Well, I decided that I would put a Star Trek slant on the interrogative, and take you all along for the ride. I’ll do this by posing a few moral and/or ethical quandaries, and asking a certain starship captain how to handle each particular situation.

Are you all ready? Good! Because it’s time to play...

...“What Would Janeway Do?”

Moral/ethical quandary number one: Captain Janeway desperately requires information from a frightened and confused young NCO, who at the moment is not inclined to talk.

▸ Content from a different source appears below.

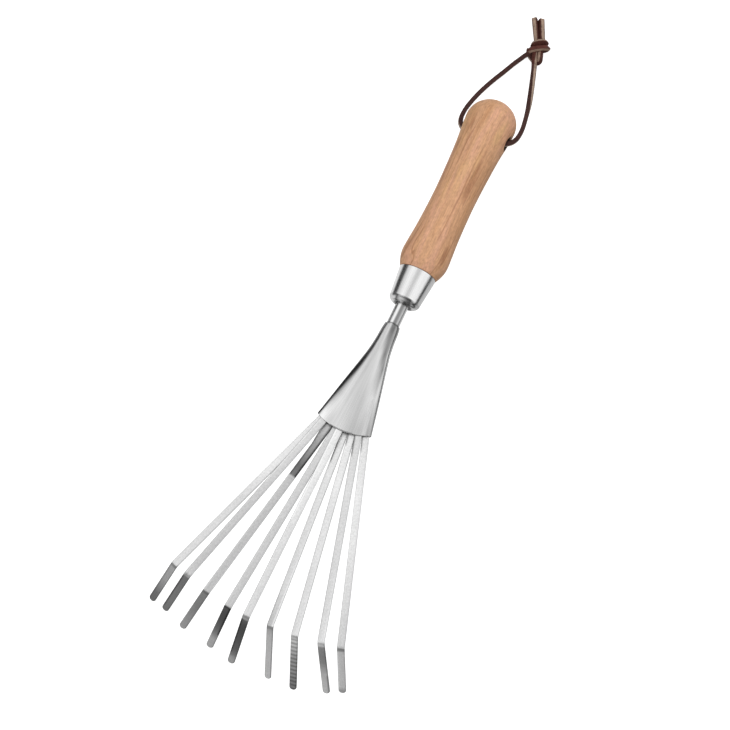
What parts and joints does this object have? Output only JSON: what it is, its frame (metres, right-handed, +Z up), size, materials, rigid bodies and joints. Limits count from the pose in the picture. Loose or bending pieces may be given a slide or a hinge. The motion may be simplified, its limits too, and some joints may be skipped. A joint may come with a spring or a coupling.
{
  "type": "hand fan rake",
  "caption": "Hand rake with a fan of flat spring-steel tines with bent tips, a pressed steel socket, a ferrule, a turned wooden handle and a knotted leather hanging thong.",
  "frame": {"origin": "on the surface that the rake lies on, under the middle of the rake without its thong", "axes": "+Y along the handle from the tines to the butt, +X across the fan, +Z up from the surface; the tine tips point down"},
  "size_m": [0.1438, 0.5071, 0.0366],
  "materials": {
    "wood": "oiled ash, straight grain along the handle",
    "ferrule_steel": "drawn stainless steel, polished",
    "shaft_steel": "round stainless bar, satin",
    "socket_steel": "pressed stainless sheet, polished",
    "tine_steel": "rolled stainless spring strip, satin",
    "leather": "square-cut dark brown thong with paler raw edges"
  },
  "bodies": {
    "rake": {"handle": "wood", "ferrule": "ferrule_steel", "shaft": "shaft_steel", "socket": "socket_steel", "tine_1": "tine_steel", "tine_2": "tine_steel", "tine_3": "tine_steel", "tine_4": "tine_steel", "tine_5": "tine_steel", "tine_6": "tine_steel", "tine_7": "tine_steel", "tine_8": "tine_steel", "tine_9": "tine_steel"},
    "hanging_loop": {"thong_left_arm": "leather", "thong_right_arm": "leather", "thong_knot": "leather", "thong_left_tail": "leather", "thong_right_tail": "leather"}
  },
  "joints": [
    {"name": "loop_swing", "type": "hinge", "parent": "rake", "child": "hanging_loop", "pos_m": [0, 0.1837, 0.0183], "axis": [1, 0, 0], "range_deg": [-150, 160]}
  ]
}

In attempting to get what she needs, “What Would Janeway Do?”

 

1 - Face him man-to-man (to use the term in its figurative sense), belt him in the chops (or perhaps deliver a stinging "Bette Davis" slap), and demand that he come clean with an impassioned appeal, a la Jim Kirk (or even Ben Sisko)?

2 - Turn a withering glare of condemnation and disappointment on him, while delivering an eloquent renunciation of his position, as would Jean-Luc Picard or Luciano Mantovanni?

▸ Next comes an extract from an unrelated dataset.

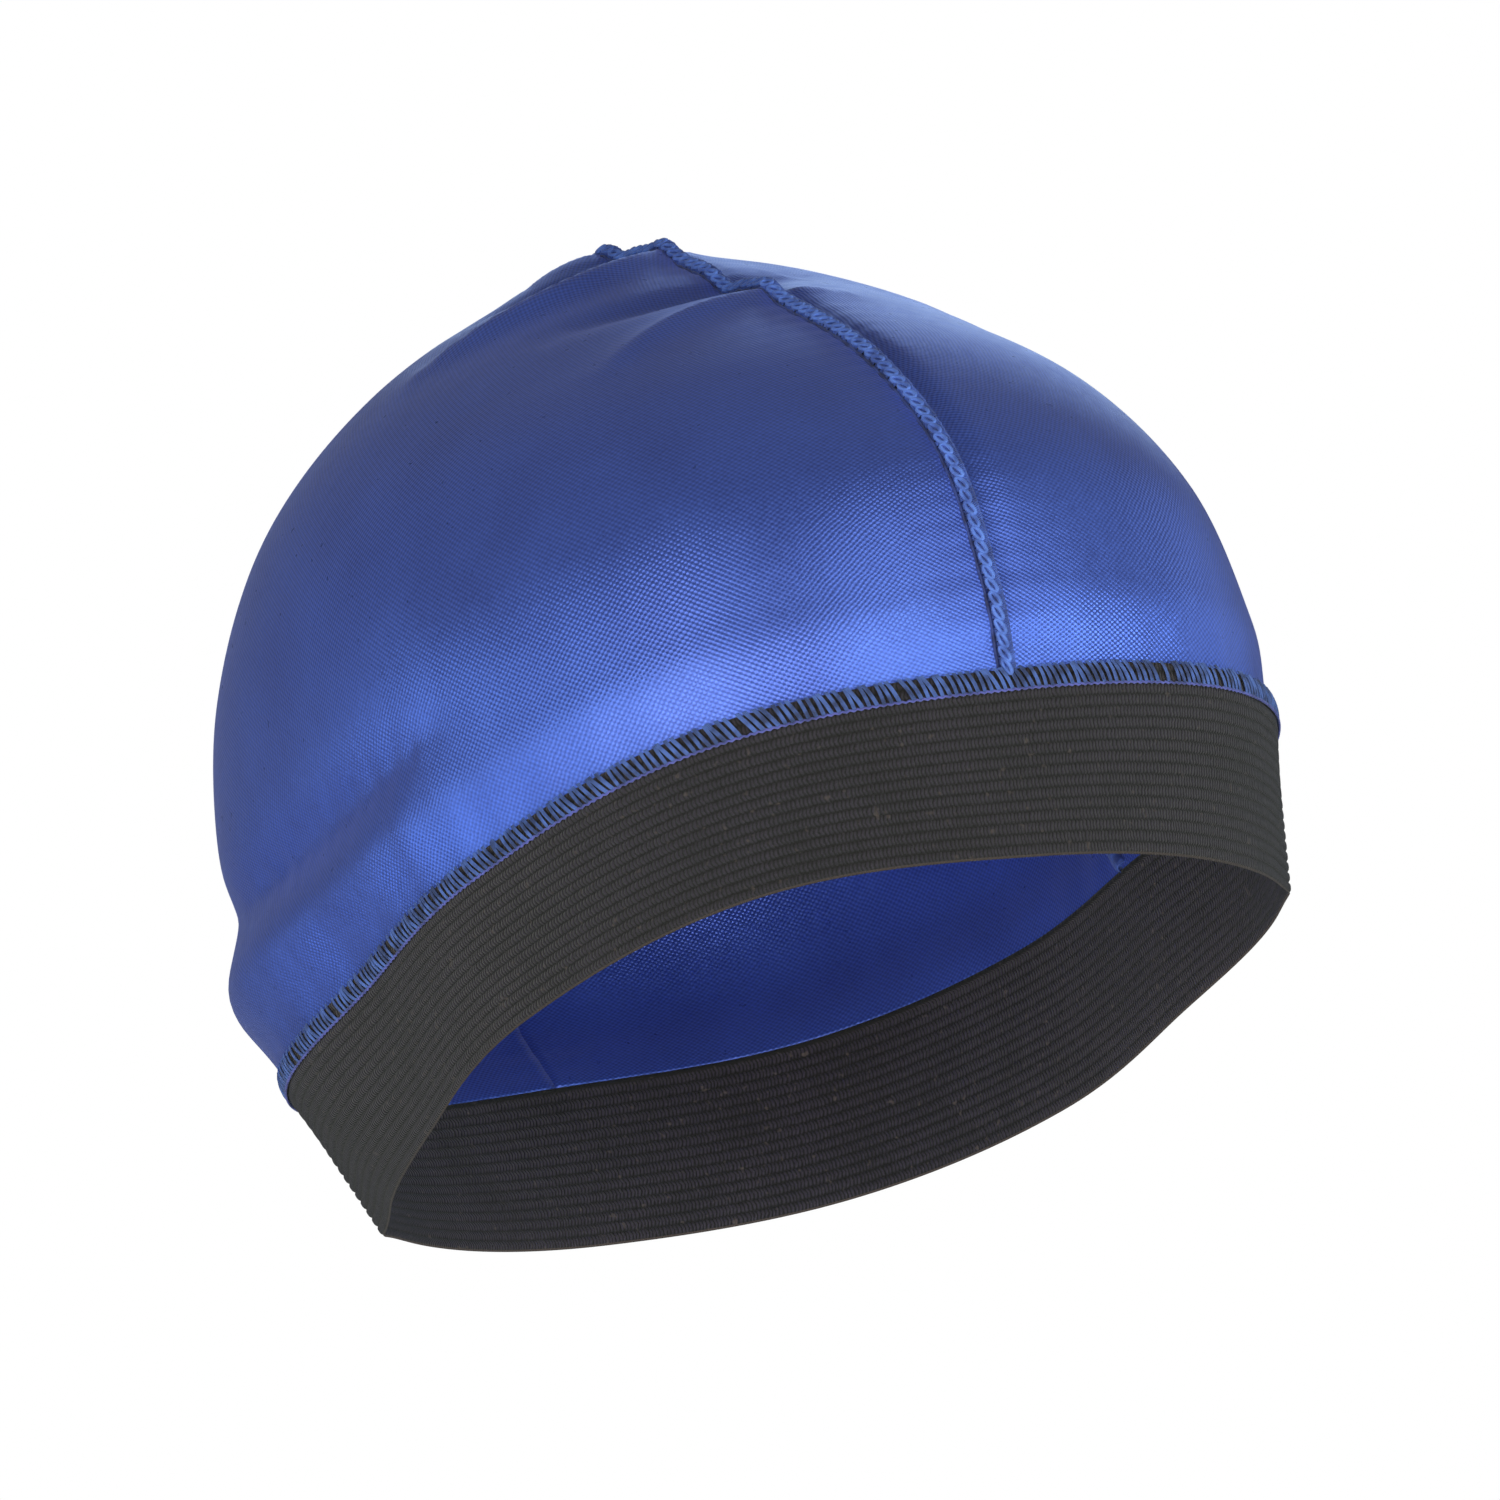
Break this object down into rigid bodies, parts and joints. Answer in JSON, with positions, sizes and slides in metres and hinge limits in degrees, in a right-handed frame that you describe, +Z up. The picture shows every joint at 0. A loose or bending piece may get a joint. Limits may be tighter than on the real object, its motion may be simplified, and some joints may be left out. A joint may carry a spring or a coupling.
{
  "type": "durag",
  "caption": "Close-fitting satin durag of the wave-cap kind: panels joined by a raised crown seam on a wide ribbed elastic band.",
  "frame": {"origin": "middle of the loop where the satin meets the elastic band, which is where a head holds the cap", "axes": "+Z up through the crown, -Y towards the forehead, +X towards the wearer's left"},
  "size_m": [0.1623, 0.2076, 0.153],
  "materials": {
    "satin": "royal blue satin, smooth with a soft sheen",
    "seam_thread": "royal blue overlock thread, matt",
    "elastic": "black ribbed knitted elastic, matt"
  },
  "bodies": {
    "root": {"satin_panel_left": "satin", "satin_panel_right": "satin", "crown_seam": "seam_thread", "elastic_band": "elastic", "band_overlock": "seam_thread", "inner_side_seam": "seam_thread"}
  },
  "joints": []
}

3 - Cow him with psychological torture, and the implied threat of his imminent death, in order to break his spirit and reduce him to a gibbering mess?

 

If you guessed Option #3, you’re right! She does so in “Equinox, Part Two,” the irrefutable “Janeway should be drummed out of the service” episode. Her justification? Essentially, it boiled down to this: The commander of Equinox had outthought and outfought her, and she was pissed about it. She wanted her revenge, and little points of order like proper treatment of prisoners, due process and Starfleet regulations weren’t about to get in her way.

Moving right along...

Moral/ethical quandary number two: Faced with a viable gestalt being created by a transporter accident—one in which two of her friends were de-incorporated to form this third individual—she is confronted with an enormously difficult decision.

"What Would Janeway Do?"

 

1 - Marvel at the miracle that someone had survived such an accident, and acknowledge that she could now "seek out new life" by simply starting a conversation with her tactical officer, the half-Tuvok, half-Neelix Tuvix.

2 - Realize the extreme stress the newly actualized being is under, and give him time to realize that by sacrificing his own life, he may well be restoring those of two good people who deserve them back.

3 - Harangue him, question his morality at daring to possess a desire for survival, lay hands on him, and throw him into the transporter to be separated into his component individuals.

 

Again, Option #3 was the one Janeway selected, in "Tuvix." No matter what slant one puts on it, at the point in time our good captain decided to act, Tuvok and Neelix did not exist—that is, they were already dead—while Tuvix did; and the restoration of the two meant the murder of the one.

Judge, jury and executioner: Now that's multi-tasking.

Moral/ethical quandary number three: Admiral Janeway [the very concept still boggles my mind] becomes aware of technology that might enable her to travel back, and assist her younger self in piloting Voyager home 16 years before it actually happened in her timeline.

Knowing that such tampering would put trillions of lives at risk, “What Would Janeway Do?”

     

1 - Acknowledge that what’s past is past, and determinedly move on with the life she’s forged for herself?

2 - Take her misgivings and desires to friends, family or Starfleet Command, and seek the counsel of those who can give her some perspective?

3 - Willfully set out to change the course of events after the fact—defying Starfleet regulations, common sense, and the judgment of history—all to save 23 lives and spare the Voyager crew a journey they’d evidently made successfully, with great sacrifice and courage?         

 

If you again went with Option #3, you’re three for three! In the last Voyager episode, “Endgame,” Admiral Jane’s Way... er, Janeway... brings forbidden technology 26 years into the past, provokes a confrontation with the Borg Collective and its queen (who, coincidentally, for once, hadn’t been doing anything wrong), trespasses into a transwarp hub belonging to the aforementioned aliens, destroys it, and is generally more insufferable and self-righteous than her lower-ranking counterpart ever was (and that’s saying a lot). Talk about not learning a thing in three decades. Her justification? She lost a few more crewmen getting home, and in the new "Janeway math," 23 is more than seven or eight trillion. Must be nice to call a "do over" whenever things don't work out the way you want.

Well, that's the quiz. You scored 100%, you say?

“What do we have for them, Johnny?”

“Well, Joe, the correct answers grant a renewed awareness that the phrase ‘Star Trek: Voyager sucks’ is, sometimes, a crude yet accurate description.”

I could go on with this ad infinitum, ad tedium (we reached ad nauseum midway through Voyager’s run), but I think the point has been made: Janeway is no Jean-Luc, and she’s no James T.

As for Jesus... well, we'll leave him out of the equation entirely.